Bolero à grega
Até
hoje, ninguém sabe ao certo como estava o tempo no dia em que mataram Santiago
Nassar. Para muitos, “era uma manhã radiante, com uma brisa de mar que chegava
através dos bananais”. Mas a maioria lembra-se de “um tempo fúnebre, de céu
sombrio e baixo e um denso cheiro de águas paradas”. Alguns acrescentam ainda
que no exato instante do crime, talvez naquele momento mesmo em que a primeira
punhalada o atingiu na palma da mão direita, começou a cair uma chuvinha miúda.
Estranhamente igual à que o próprio Santiago vira no sonho da noite anterior.
Assim,
numa manhã de fevereiro, entre vagos presságios e obscuros sonhos premonitórios
– vestido de “linho branco lavado só com água, porque sua pele era tão delicada
que não suportava o roçar do engomado” –, Santiago Nassar, aos 21 anos de
idade, começa a caminhada em direção à própria morte. Assim, também o
colombiano Gabriel Gárcia Márquez desiste da greve literária iniciada em 1973,
quando o general Augusto Pinochet assumiu a “presidência” do Chile, e que
deveria durar até sua queda do poder. Pinochet, como se vê, foi bem mais
resistente que supunha Márquez – e o autor de Cem Anos de Solidão acabou por
mudar de ideia. “Foram os próprios escritores chilenos que pediram que voltasse
atrás em minha decisão”, contornou ele ao anunciar a publicação desta Crônica
de Uma Morte Anunciada, no início deste ano. “De qualquer forma, estou certo de
que Pinochet não durará muito no poder”.
INTELIGÊNCIA
ACESA – Dure ou não Pinochet, quem ganha com a quebra do juramento são os
leitores deste apaixonado autor de letras de bolero cm música digna de As Mil e
Uma Noites e mise en scéne de tragédia grega. Lido um simples parágrafo desta
novela, que só agora chega ao Brasil, é impossível parar. Toda a população da
pequena cidade colombiana onde se passa a ação de Crônica de Uma Morte
Anunciada sabe que Santiago Nassar vai morrer. Menos ele. Todos sabem que os
gêmeos Pablo e Pedro Vicário esperam com suas facas afiadas para vingar a hora
perdida da irmã Angela, devolvida na noite de núpcias por não ser mais virgem.

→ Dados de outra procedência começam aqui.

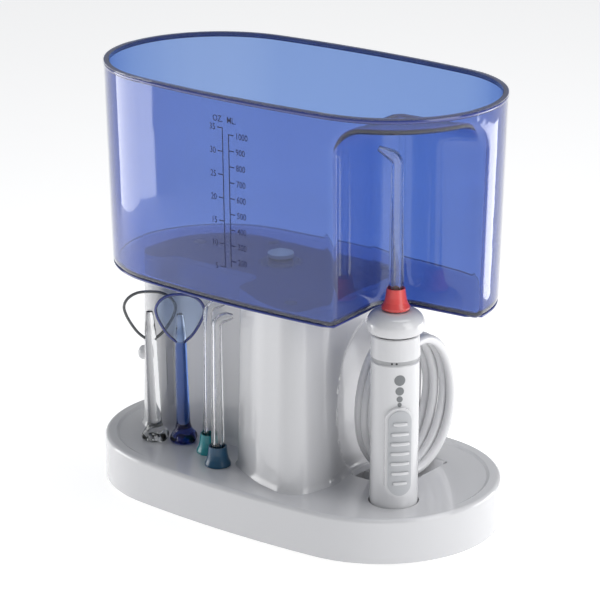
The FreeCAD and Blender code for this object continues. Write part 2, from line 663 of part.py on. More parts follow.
def valve_guide():
    """Spider pressed into the tank's outlet boss, guiding the valve stem."""
    rim = cylinder(*PORT, SEAT - 6.6, 6.6, 2.4).cut(cylinder(*PORT, SEAT - 8, 5.2, 8))
    hub = cylinder(*PORT, SEAT - 6.6, 2.4, 2.4)
    spokes = [box(PORT[0] - 5.6, PORT[0] + 5.6, PORT[1] - 0.6, PORT[1] + 0.6, SEAT - 6.6, SEAT - 4.8),
              box(PORT[0] - 0.6, PORT[0] + 0.6, PORT[1] - 5.6, PORT[1] + 5.6, SEAT - 6.6, SEAT - 4.8)]
    return fused(rim, hub, *spokes).cut(cylinder(*PORT, SEAT - 8, 1.17, 8))


# ---------------------------------------------------------------- hand piece

def handle_shell():
    outer = turned([(0, HAND_FOOT), (HAND_R - 0.8, HAND_FOOT), (HAND_R, HAND_FOOT + 0.8), (HAND_R, 90.4),
                    (HAND_R - 0.5, 90.9), (9.9, 90.9), (9.9, SLEEVE_BOTTOM), (9.2, SLEEVE_BOTTOM), (9.2, 100.0),
                    (0, 100.0)])
    inner = turned([(0, HAND_FOOT), (9.2, HAND_FOOT), (9.2, 89.0), (7.6, 91.0), (7.6, 100.0), (0, 100.0)])
    slot = box(8, 12, -2.2, 2.2, 40.0, 56.4)
    return at_hand(outer.cut([inner, slot]))


def indicator_ring():
    ring = cylinder(0, 0, 90.9, 10.4, SLEEVE_BOTTOM - 90.9).cut(cylinder(0, 0, 90, 9.9, 5))
    return at_hand(ring)


def neck_sleeve():
    return at_hand(turned([(9.25, SLEEVE_BOTTOM), (11.25, SLEEVE_BOTTOM), (11.35, SLEEVE_BOTTOM + 0.5),
                           (10.9, SLEEVE_TOP - 0.5), (10.5, SLEEVE_TOP), (10.0, SLEEVE_TOP), (9.9, 100.2),
                           (9.25, 100.2)]))


def level_dots():
    dots = []
    for z, radius in ((84.3, 2.5), (79.2, 1.95), (75.4, 1.4), (72.8, 0.95)):
        pin = cylinder(8, 0, z, radius, 5, V(1, 0, 0))
        dots.append(at_hand(pin.common(cylinder(0, 0, z - 4, HAND_R + 0.12, 8)).cut(
            cylinder(0, 0, z - 5, HAND_R, 10))))
    return Part.makeCompound(dots)


def end_cap():
    disc = cylinder(0, 0, HAND_FOOT, 9.15, 2.6)
    return at_hand(fused(disc, cylinder(0, 0, HAND_FOOT + 2.6, 2.6, 4)).cut(cylinder(0, 0, HAND_FOOT - 1, 1.3, 9)))


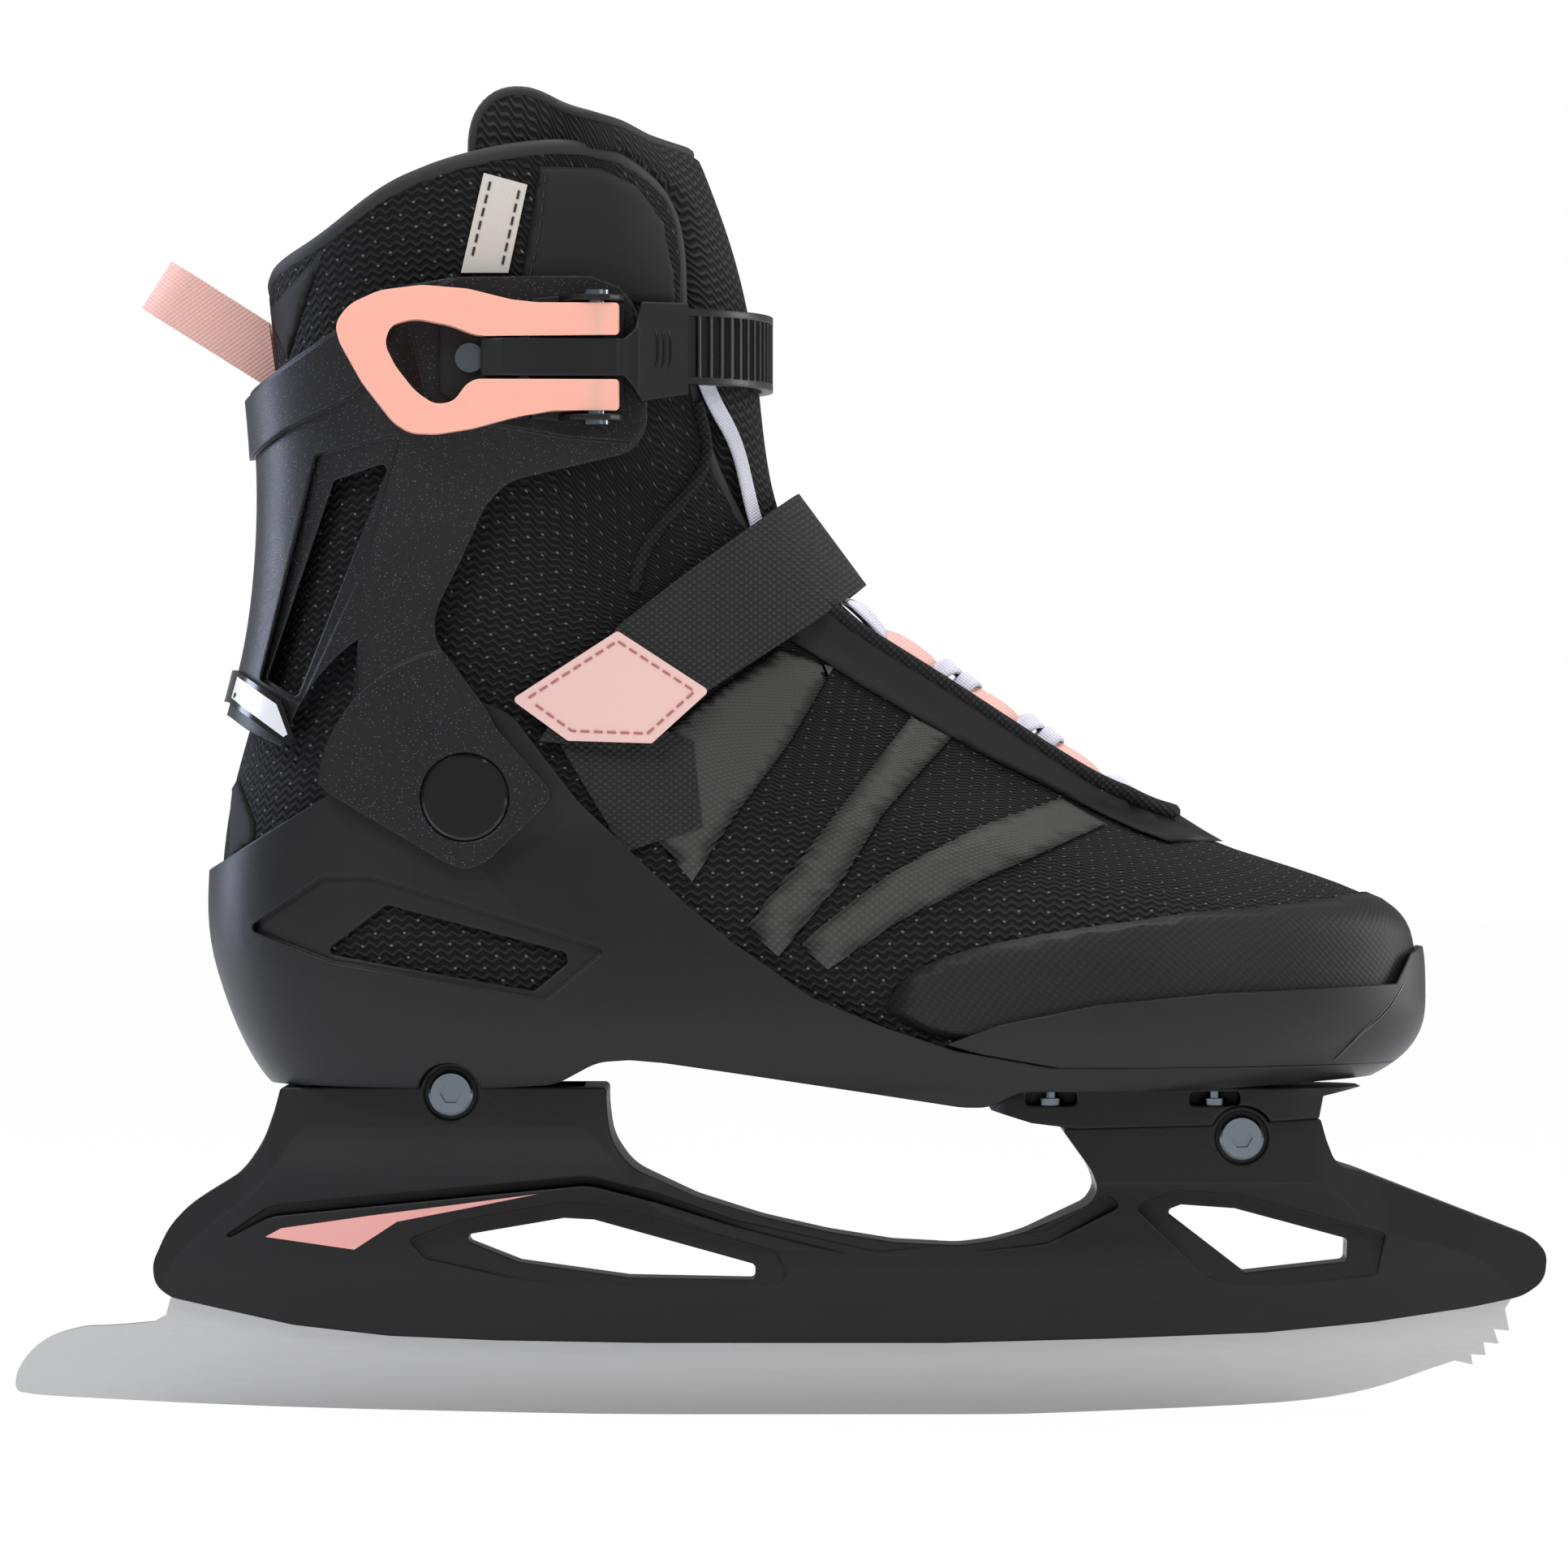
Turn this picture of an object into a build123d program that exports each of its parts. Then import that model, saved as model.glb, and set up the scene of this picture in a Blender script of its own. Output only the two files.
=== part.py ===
from build123d import *
import math
import os

# Recreational ice skate for a right foot: steel blade in a moulded holder, plastic shell with a
# hinged ankle cuff, soft boot inside, lever buckle, instep strap and laces. Millimetres.
# +X points to the toe, +Z up, the outer side of the foot faces -Y.
os.makedirs("parts", exist_ok=True)

# ---------------------------------------------------------------- driving dimensions
BLADE_T = 3.6
SLOT_TOP = 31.0
PIVOT = (-77.1, 146.9)
SHELL_IN, SHELL_OUT = 0.3, 3.3
CUFF_IN, CUFF_OUT, BAND_OUT = 3.6, 6.4, 7.9
PLATE_IN, PLATE_OUT = 39.8, 43.8
PIVOT_ZONE_R = 37.5
REAR_BOLT = (-81.2, 77.1)
FRONT_BOLT = (105.3, 66.5)
BOLT_R, BOLT_HEAD_R, BOLT_RECESS_R = 3.0, 5.2, 8.3
TOWER_Y = 21.0
ROOT_R, COLLAR_R = 45.5, 47.0
VAMP_SEAM = -48
STRAP_W, STRAP_T = 25.0, 1.8
BUCKLE_YAW = 4.0
BUCKLE_AT = (-46.7, -48.3)
PIN_OUT = 7.2
ARM_PIN_S, ARM_PIN_T = -16.6, 6.3

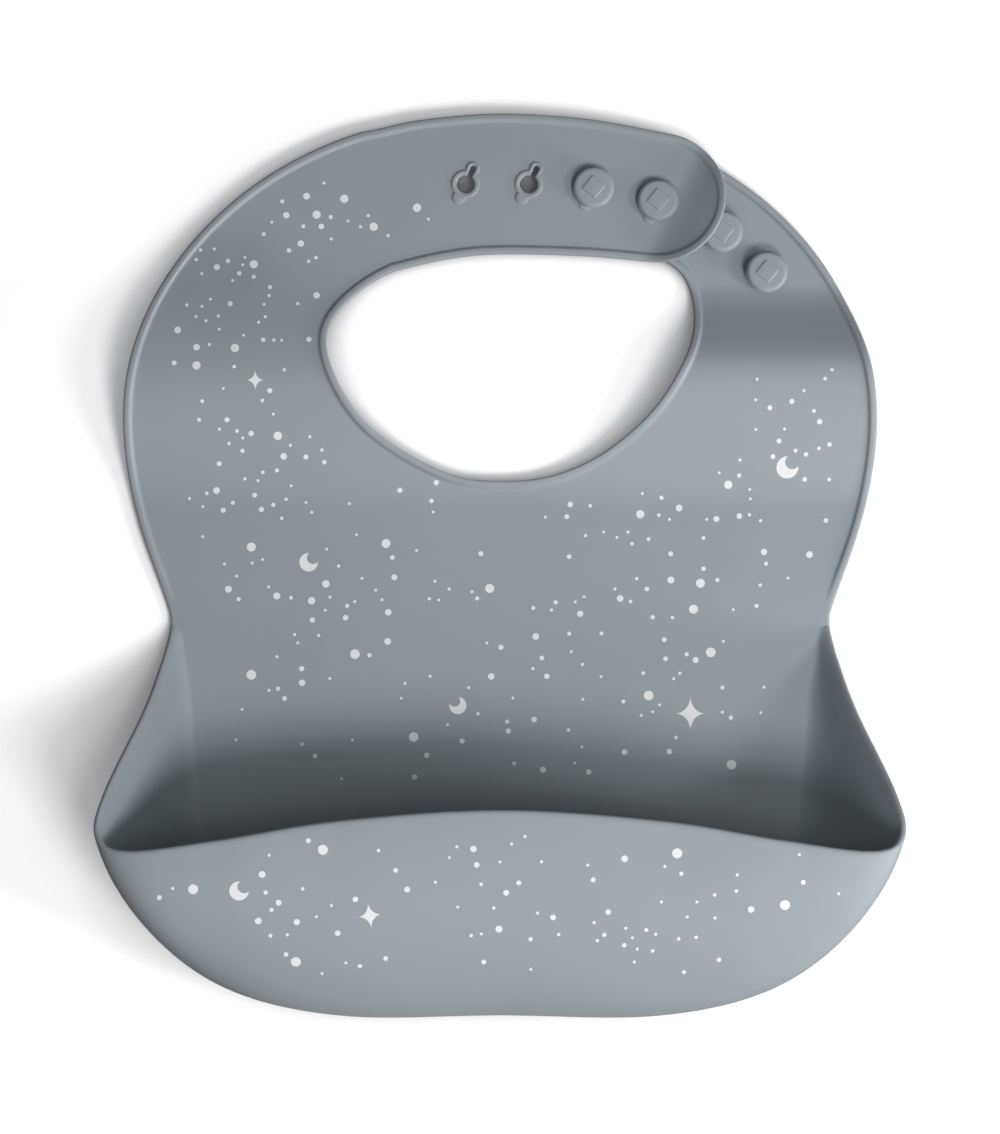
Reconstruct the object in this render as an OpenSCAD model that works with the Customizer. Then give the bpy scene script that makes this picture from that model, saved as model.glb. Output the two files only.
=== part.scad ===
// Silicone baby bib with a catch pocket, fastened at the side of the neck by studs in keyholes.
// It hangs as it is worn: X to the wearer's left, Z up, and the front of the bib faces -Y.
// The origin is the middle of the neck opening, on the plane that the back of the apron lies in.
// Outlines are drawn as [x, z] and made solid by plate(), which grows forward from the back plane.

/* [Sheet] */
// Thickness of the moulded sheet
sheet_t = 1.8; // [1.6:0.1:2]
// Width of the raised edge along the neck, straps and sides
edge_w = 2.4; // [1.6:0.1:3]
// How far the raised edge stands above the front of the sheet
edge_proud = 0.8; // [0.4:0.1:1]

/* [Apron] */
// Half of the width across the chest
chest_half_w = 108.4; // [106:0.1:112]
// Height of the top edge above the widest line of the chest
crown_h = 91.8; // [90:0.1:94]
// Half of the width at the waist
waist_half_w = 95.4; // [94:0.1:98]
// How far the shoulders arch forward of the back plane
shoulder_arch = 10; // [8:0.5:11]

/* [Pocket] */
// Depth of the pocket from the back plane to its lip
pocket_depth = 47; // [42:1:52]
// Height of the rim's middle above the fold at the bottom of the back panel
pocket_h = 39; // [36:1:42]

/* [Fastening] */
// Diameter of a stud's head
head_d = 12; // [11:0.1:12]
// Thickness of a stud's head
head_t = 2; // [1.6:0.1:2.2]
// Diameter of a stud's stem
stem_d = 3.2; // [2.8:0.1:3.3]
// Diameter of a keyhole's round part
keyhole_d = 5.2; // [5:0.1:5.6]
// How far the collar round a keyhole stands above the strap
collar_proud = 0.5; // [0.3:0.1:0.5]

/* [Hidden] */

silicone = [0.55, 0.60, 0.64];
silicone_light = [0.62, 0.67, 0.71];
ink = [0.86, 0.88, 0.90];

slack = 0.1;                        // air between parts that bend against each other
knuckle_r = sheet_t / 2;            // round end of a sheet where it bends
chest_z = -17;                      // widest line of the chest
arch_foot_z = -40;                  // below this line the back of the chest is flat
fold_z = 0;                         // line where the shoulders bend
fold_y = -shoulder_arch - knuckle_r;
flat_z = 25;                        // above this line the straps are flat
bend_z = -60;                       // line where the apron bends
waist_z = -71;                      // narrowest line of the apron
crown_round = 0.97;                 // 1 makes the top edge an ellipse; less makes it fuller
peel_x = -22;                       // line where the keyhole strap bends
lap = 0.2;                          // air between the two straps
strap_back = sheet_t + lap;         // back face of the keyhole strap
strap_front = strap_back + sheet_t;
collar_front = strap_front + collar_proud;
head_back = collar_front + slack;
head_front = head_back + head_t;
tip_c = [46.2, 49.9];               // centre of the keyhole strap's round end
tip_r = 18.7;
button_tip_c = [29, 54.6];          // centre of the button strap's round end
button_tip_r = 16.9;
pad = 4.9;                          // plain square on the face of each stud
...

O leitor também sabe. O que não o impedirá de devorar em poucas horas cada uma
das páginas que o conduzem ao momento em que Santiago, as vísceras entre os
dedos, desaba de bruços na cozinha.
Costurando
pacientemente retalhos de folhetim com contos de fada e reportagem, dramas
sicilianos de lençóis manchados de sangue expostos aos vizinhos na manhã
seguinte a requintes sutis de novelista policial, Márquez sabe sempre que o
mais importante é manter o leitor com a curiosidade acesa e a inteligência
desperta, Por isso, a medida que superpõe múltiplas vozes narrando o crime, à
maneira de um repórter cercando o fato, permite que a emoção de quem o lê
prencha as lacunas propositadamente deixadas. Jamais se saberá com certeza quem
violou Angela Vicario – como jamais se saberá a verdade sobre a suposta traição
de Capitu, de Machado de Assis ou sobre as intimidades amorosas do Hans Castorp
e da Clawdia Chauchat, de Thomas Mann. A justiça ou não do assassinato daquele
pálido Santiago, com suas “pálpebras árabes e cabelos crespos”, permanecerá um
enigma.
QUATRO
MULHERES – Mas, quem sabe, é exatamente essa riqueza ambígua do que não é
totalmente expresso – aliada a uma notável capacidade de estimular fantasias
com gosto de infância e a um sereno domínio técnico da narrativa – que aproxima
García Márquez das linhagens mais nobres de ficcionistas. Não deve ser
gratuitamente que ele declara ter quatro mulheres importantes na vida: a avó, a
mãe, a esposa e ninguém menos que Virginia Woolf...
Misturando
memória e fantasia ao recriar esta história real, contada por sua mãe (arrancando-lhe
a promessa de que só a escreveria quando estivessem mortos todos os
protagonistas), Márquez revela um emocionado amor pela criatura humana. É assim
que semeia histórias de cega paixão – como são as 2.000 cartas escritas durante
dezessete anos pela repudiada Angela ao noivo – ou velados ódios, como o da
cozinheira Victoria Guzmán, que não avisa Santiago de sua morte próxima. E em
cada uma dessas páginas Gárcia Márquez reinventa a vida no que ela tem de mais
ensolarado e mais trevoso. Morto Santiago, o cheiro de seu sangue a tudo
impregna. Até a pele de quem lê, por que não?